Honestly your videos get me excited for a topic like nothing else. Reminder to myself not to watch your videos if I need to do anything else that day... Jokes aside, awesome video again!
Thank you very much! I'm glad you like it and I'm happy to hear there are others like you who get excited about these topics like I do. I'll keep the content coming!
6:13 In this case, the Gods have nothing to do with 'e' showing up there haha Actually, we could reformulate this result to any other proper basis b and the lambdas would just get shrank by the factor ln(b).
Yea they're terrible. I took some shit advice of "learn to talk with your hands" and it produced some cringe. It makes me want to reshoot everything, but it's hard to justify how long that would take. So, here we are.

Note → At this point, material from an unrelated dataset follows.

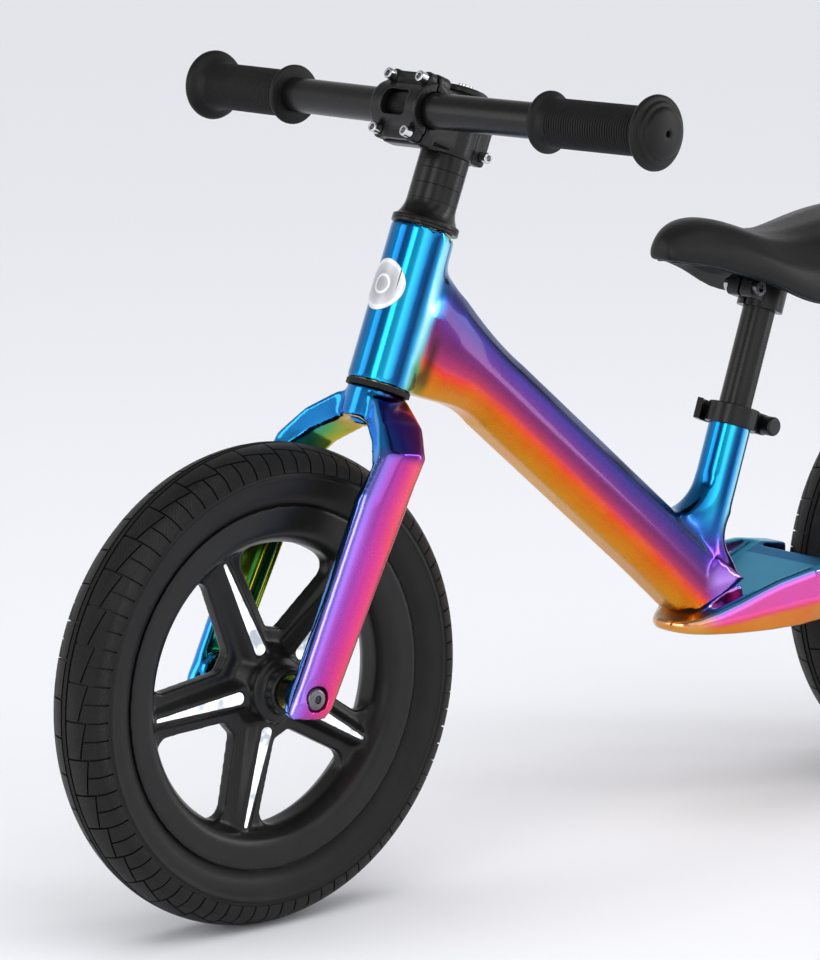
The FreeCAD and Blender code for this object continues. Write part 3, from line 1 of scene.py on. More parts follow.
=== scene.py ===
"""A child's balance bike: cast alloy frame, fork and wheels with a colour-shift coat,
treaded tyres, ribbed grips and a padded saddle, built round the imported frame.

Metres, +X forwards, +Y to the rider's left, +Z up, with the ground at Z 0.
"""

import json
import math

import bpy
import bmesh
import numpy as np
from mathutils import Matrix, Vector

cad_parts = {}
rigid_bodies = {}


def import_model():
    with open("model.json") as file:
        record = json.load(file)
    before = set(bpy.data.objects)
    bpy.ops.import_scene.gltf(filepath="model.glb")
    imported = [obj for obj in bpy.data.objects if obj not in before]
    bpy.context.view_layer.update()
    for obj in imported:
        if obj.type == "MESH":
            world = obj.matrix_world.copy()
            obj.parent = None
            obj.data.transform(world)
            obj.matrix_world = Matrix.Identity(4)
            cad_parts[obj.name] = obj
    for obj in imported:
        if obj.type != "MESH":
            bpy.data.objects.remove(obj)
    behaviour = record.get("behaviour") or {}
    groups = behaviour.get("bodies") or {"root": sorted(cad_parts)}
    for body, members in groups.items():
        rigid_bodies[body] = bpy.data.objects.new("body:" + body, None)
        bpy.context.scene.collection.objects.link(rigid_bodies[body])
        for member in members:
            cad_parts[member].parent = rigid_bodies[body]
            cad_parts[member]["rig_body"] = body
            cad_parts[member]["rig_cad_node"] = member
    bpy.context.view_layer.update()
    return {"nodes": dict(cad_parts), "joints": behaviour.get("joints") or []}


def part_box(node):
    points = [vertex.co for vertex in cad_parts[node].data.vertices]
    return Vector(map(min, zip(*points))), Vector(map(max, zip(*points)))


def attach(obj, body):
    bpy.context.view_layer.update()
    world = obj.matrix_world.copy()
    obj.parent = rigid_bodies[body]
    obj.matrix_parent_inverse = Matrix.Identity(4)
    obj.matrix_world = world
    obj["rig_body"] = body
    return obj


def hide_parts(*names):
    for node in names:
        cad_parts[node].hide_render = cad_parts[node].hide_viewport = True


bl_info = {
    "name": "Balance Bike",
    "version": (1, 0, 0),
    "blender": (4, 5, 0),
    "location": "View3D > Sidebar > Bike",
    "description": "Builds the finished pieces of a child's balance bike",
    "category": "Add Mesh",
}

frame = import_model()
NODES = frame["nodes"]
JOINTS = {joint["name"]: joint for joint in frame["joints"]}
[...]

@@Mutual_Information 😂😂 don't worry about it man, the videos are great. I think there's no reason for any hand gestures since the visuals are focused on the animations.
@@Mutual_Information Just watched 'How to Learn Probability Distributions' and in that video I didn't find the hand gestures distracting at all since they were mostly related with the ideas you were conveying. The issue in this video is that they were a bit mechanical and repetitive. This is a minor detail though I love your videos so far!